### [PROVIDED MATERIAL]

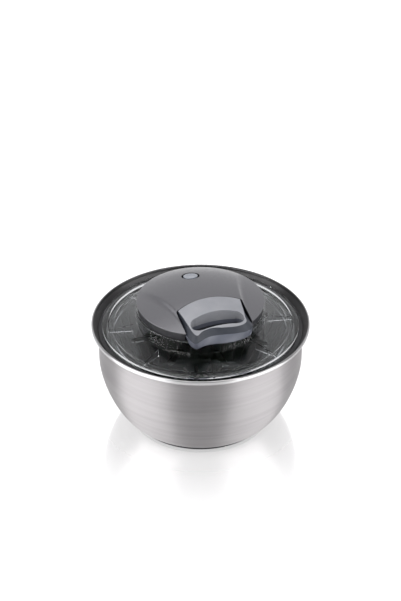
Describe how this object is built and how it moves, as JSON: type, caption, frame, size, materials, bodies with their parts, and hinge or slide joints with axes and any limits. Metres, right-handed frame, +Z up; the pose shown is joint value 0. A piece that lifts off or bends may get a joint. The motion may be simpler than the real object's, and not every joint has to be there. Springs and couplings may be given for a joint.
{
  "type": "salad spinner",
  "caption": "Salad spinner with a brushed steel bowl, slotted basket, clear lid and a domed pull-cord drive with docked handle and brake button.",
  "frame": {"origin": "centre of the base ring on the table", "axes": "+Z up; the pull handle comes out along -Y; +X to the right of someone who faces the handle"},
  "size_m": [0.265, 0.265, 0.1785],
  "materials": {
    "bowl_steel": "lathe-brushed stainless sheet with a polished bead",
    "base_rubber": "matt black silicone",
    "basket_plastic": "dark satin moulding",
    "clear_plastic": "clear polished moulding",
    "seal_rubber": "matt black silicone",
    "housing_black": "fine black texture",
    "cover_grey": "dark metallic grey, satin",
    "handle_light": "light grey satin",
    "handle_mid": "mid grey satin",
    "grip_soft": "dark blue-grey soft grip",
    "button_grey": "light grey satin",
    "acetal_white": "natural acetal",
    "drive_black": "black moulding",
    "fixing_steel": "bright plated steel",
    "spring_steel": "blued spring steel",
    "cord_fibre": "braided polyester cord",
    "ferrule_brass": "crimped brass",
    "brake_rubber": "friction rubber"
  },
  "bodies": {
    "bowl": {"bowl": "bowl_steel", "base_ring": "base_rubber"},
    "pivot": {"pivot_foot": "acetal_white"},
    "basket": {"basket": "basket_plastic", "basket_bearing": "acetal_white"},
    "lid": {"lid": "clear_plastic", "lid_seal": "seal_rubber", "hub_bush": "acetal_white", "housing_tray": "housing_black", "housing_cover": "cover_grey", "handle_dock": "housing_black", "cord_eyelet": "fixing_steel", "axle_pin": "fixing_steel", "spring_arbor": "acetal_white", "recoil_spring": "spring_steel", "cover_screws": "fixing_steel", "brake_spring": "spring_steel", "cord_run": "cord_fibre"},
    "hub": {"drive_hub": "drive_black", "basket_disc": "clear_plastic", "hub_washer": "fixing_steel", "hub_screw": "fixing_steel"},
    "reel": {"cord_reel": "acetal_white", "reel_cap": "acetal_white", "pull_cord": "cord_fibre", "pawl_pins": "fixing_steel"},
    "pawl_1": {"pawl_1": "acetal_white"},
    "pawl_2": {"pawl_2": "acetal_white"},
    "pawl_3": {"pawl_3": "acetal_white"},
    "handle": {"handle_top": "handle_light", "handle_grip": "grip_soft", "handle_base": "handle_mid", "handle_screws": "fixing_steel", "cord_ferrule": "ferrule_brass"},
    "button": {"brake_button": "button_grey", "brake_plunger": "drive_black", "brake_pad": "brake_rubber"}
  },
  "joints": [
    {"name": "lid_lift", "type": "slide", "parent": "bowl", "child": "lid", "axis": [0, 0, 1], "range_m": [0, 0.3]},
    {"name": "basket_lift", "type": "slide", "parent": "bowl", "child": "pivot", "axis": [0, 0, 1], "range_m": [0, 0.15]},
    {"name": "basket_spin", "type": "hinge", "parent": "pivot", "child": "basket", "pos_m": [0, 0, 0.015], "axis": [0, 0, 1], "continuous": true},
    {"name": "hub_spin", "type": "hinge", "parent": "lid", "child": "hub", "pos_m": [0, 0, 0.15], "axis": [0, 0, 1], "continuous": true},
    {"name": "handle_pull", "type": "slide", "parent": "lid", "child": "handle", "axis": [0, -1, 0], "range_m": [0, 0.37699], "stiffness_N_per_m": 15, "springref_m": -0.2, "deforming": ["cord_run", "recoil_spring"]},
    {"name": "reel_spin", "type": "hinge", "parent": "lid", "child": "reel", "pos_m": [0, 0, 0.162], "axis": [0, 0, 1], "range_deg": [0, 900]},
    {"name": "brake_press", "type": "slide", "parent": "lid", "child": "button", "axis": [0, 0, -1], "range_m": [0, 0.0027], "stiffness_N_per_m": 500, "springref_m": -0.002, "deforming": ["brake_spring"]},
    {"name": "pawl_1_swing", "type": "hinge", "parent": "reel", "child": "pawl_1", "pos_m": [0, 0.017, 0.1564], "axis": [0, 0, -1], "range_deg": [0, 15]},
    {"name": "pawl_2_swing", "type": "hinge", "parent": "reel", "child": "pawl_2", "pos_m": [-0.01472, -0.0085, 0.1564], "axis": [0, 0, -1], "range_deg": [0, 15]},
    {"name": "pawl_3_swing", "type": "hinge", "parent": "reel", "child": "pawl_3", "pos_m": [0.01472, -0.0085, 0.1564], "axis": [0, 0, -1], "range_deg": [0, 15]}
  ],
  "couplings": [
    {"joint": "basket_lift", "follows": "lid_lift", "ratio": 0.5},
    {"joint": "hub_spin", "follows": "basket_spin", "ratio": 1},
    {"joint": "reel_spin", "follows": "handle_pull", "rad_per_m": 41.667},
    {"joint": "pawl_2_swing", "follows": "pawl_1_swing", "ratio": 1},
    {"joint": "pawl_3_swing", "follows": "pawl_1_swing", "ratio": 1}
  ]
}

### [WHAT YOU NEED TO DO]
Each line above must be printed exactly as it appears.

### [THE RESPONSE]
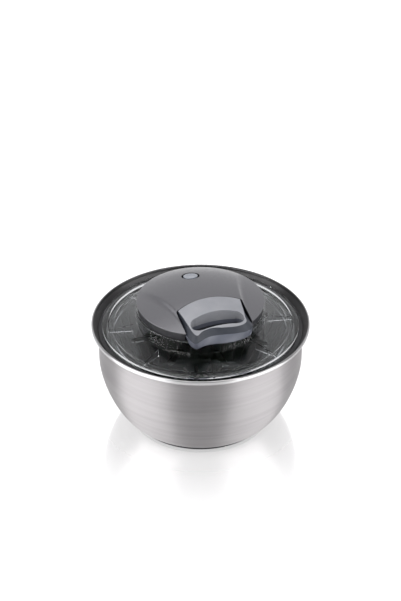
Describe how this object is built and how it moves, as JSON: type, caption, frame, size, materials, bodies with their parts, and hinge or slide joints with axes and any limits. Metres, right-handed frame, +Z up; the pose shown is joint value 0. A piece that lifts off or bends may get a joint. The motion may be simpler than the real object's, and not every joint has to be there. Springs and couplings may be given for a joint.
{
  "type": "salad spinner",
  "caption": "Salad spinner with a brushed steel bowl, slotted basket, clear lid and a domed pull-cord drive with docked handle and brake button.",
  "frame": {"origin": "centre of the base ring on the table", "axes": "+Z up; the pull handle comes out along -Y; +X to the right of someone who faces the handle"},
  "size_m": [0.265, 0.265, 0.1785],
  "materials": {
    "bowl_steel": "lathe-brushed stainless sheet with a polished bead",
    "base_rubber": "matt black silicone",
    "basket_plastic": "dark satin moulding",
    "clear_plastic": "clear polished moulding",
    "seal_rubber": "matt black silicone",
    "housing_black": "fine black texture",
    "cover_grey": "dark metallic grey, satin",
    "handle_light": "light grey satin",
    "handle_mid": "mid grey satin",
    "grip_soft": "dark blue-grey soft grip",
    "button_grey": "light grey satin",
    "acetal_white": "natural acetal",
    "drive_black": "black moulding",
    "fixing_steel": "bright plated steel",
    "spring_steel": "blued spring steel",
    "cord_fibre": "braided polyester cord",
    "ferrule_brass": "crimped brass",
    "brake_rubber": "friction rubber"
  },
  "bodies": {
    "bowl": {"bowl": "bowl_steel", "base_ring": "base_rubber"},
    "pivot": {"pivot_foot": "acetal_white"},
    "basket": {"basket": "basket_plastic", "basket_bearing": "acetal_white"},
    "lid": {"lid": "clear_plastic", "lid_seal": "seal_rubber", "hub_bush": "acetal_white", "housing_tray": "housing_black", "housing_cover": "cover_grey", "handle_dock": "housing_black", "cord_eyelet": "fixing_steel", "axle_pin": "fixing_steel", "spring_arbor": "acetal_white", "recoil_spring": "spring_steel", "cover_screws": "fixing_steel", "brake_spring": "spring_steel", "cord_run": "cord_fibre"},
    "hub": {"drive_hub": "drive_black", "basket_disc": "clear_plastic", "hub_washer": "fixing_steel", "hub_screw": "fixing_steel"},
    "reel": {"cord_reel": "acetal_white", "reel_cap": "acetal_white", "pull_cord": "cord_fibre", "pawl_pins": "fixing_steel"},
    "pawl_1": {"pawl_1": "acetal_white"},
    "pawl_2": {"pawl_2": "acetal_white"},
    "pawl_3": {"pawl_3": "acetal_white"},
    "handle": {"handle_top": "handle_light", "handle_grip": "grip_soft", "handle_base": "handle_mid", "handle_screws": "fixing_steel", "cord_ferrule": "ferrule_brass"},
    "button": {"brake_button": "button_grey", "brake_plunger": "drive_black", "brake_pad": "brake_rubber"}
  },
  "joints": [
    {"name": "lid_lift", "type": "slide", "parent": "bowl", "child": "lid", "axis": [0, 0, 1], "range_m": [0, 0.3]},
    {"name": "basket_lift", "type": "slide", "parent": "bowl", "child": "pivot", "axis": [0, 0, 1], "range_m": [0, 0.15]},
    {"name": "basket_spin", "type": "hinge", "parent": "pivot", "child": "basket", "pos_m": [0, 0, 0.015], "axis": [0, 0, 1], "continuous": true},
    {"name": "hub_spin", "type": "hinge", "parent": "lid", "child": "hub", "pos_m": [0, 0, 0.15], "axis": [0, 0, 1], "continuous": true},
    {"name": "handle_pull", "type": "slide", "parent": "lid", "child": "handle", "axis": [0, -1, 0], "range_m": [0, 0.37699], "stiffness_N_per_m": 15, "springref_m": -0.2, "deforming": ["cord_run", "recoil_spring"]},
    {"name": "reel_spin", "type": "hinge", "parent": "lid", "child": "reel", "pos_m": [0, 0, 0.162], "axis": [0, 0, 1], "range_deg": [0, 900]},
    {"name": "brake_press", "type": "slide", "parent": "lid", "child": "button", "axis": [0, 0, -1], "range_m": [0, 0.0027], "stiffness_N_per_m": 500, "springref_m": -0.002, "deforming": ["brake_spring"]},
    {"name": "pawl_1_swing", "type": "hinge", "parent": "reel", "child": "pawl_1", "pos_m": [0, 0.017, 0.1564], "axis": [0, 0, -1], "range_deg": [0, 15]},
    {"name": "pawl_2_swing", "type": "hinge", "parent": "reel", "child": "pawl_2", "pos_m": [-0.01472, -0.0085, 0.1564], "axis": [0, 0, -1], "range_deg": [0, 15]},
    {"name": "pawl_3_swing", "type": "hinge", "parent": "reel", "child": "pawl_3", "pos_m": [0.01472, -0.0085, 0.1564], "axis": [0, 0, -1], "range_deg": [0, 15]}
  ],
  "couplings": [
    {"joint": "basket_lift", "follows": "lid_lift", "ratio": 0.5},
    {"joint": "hub_spin", "follows": "basket_spin", "ratio": 1},
    {"joint": "reel_spin", "follows": "handle_pull", "rad_per_m": 41.667},
    {"joint": "pawl_2_swing", "follows": "pawl_1_swing", "ratio": 1},
    {"joint": "pawl_3_swing", "follows": "pawl_1_swing", "ratio": 1}
  ]
}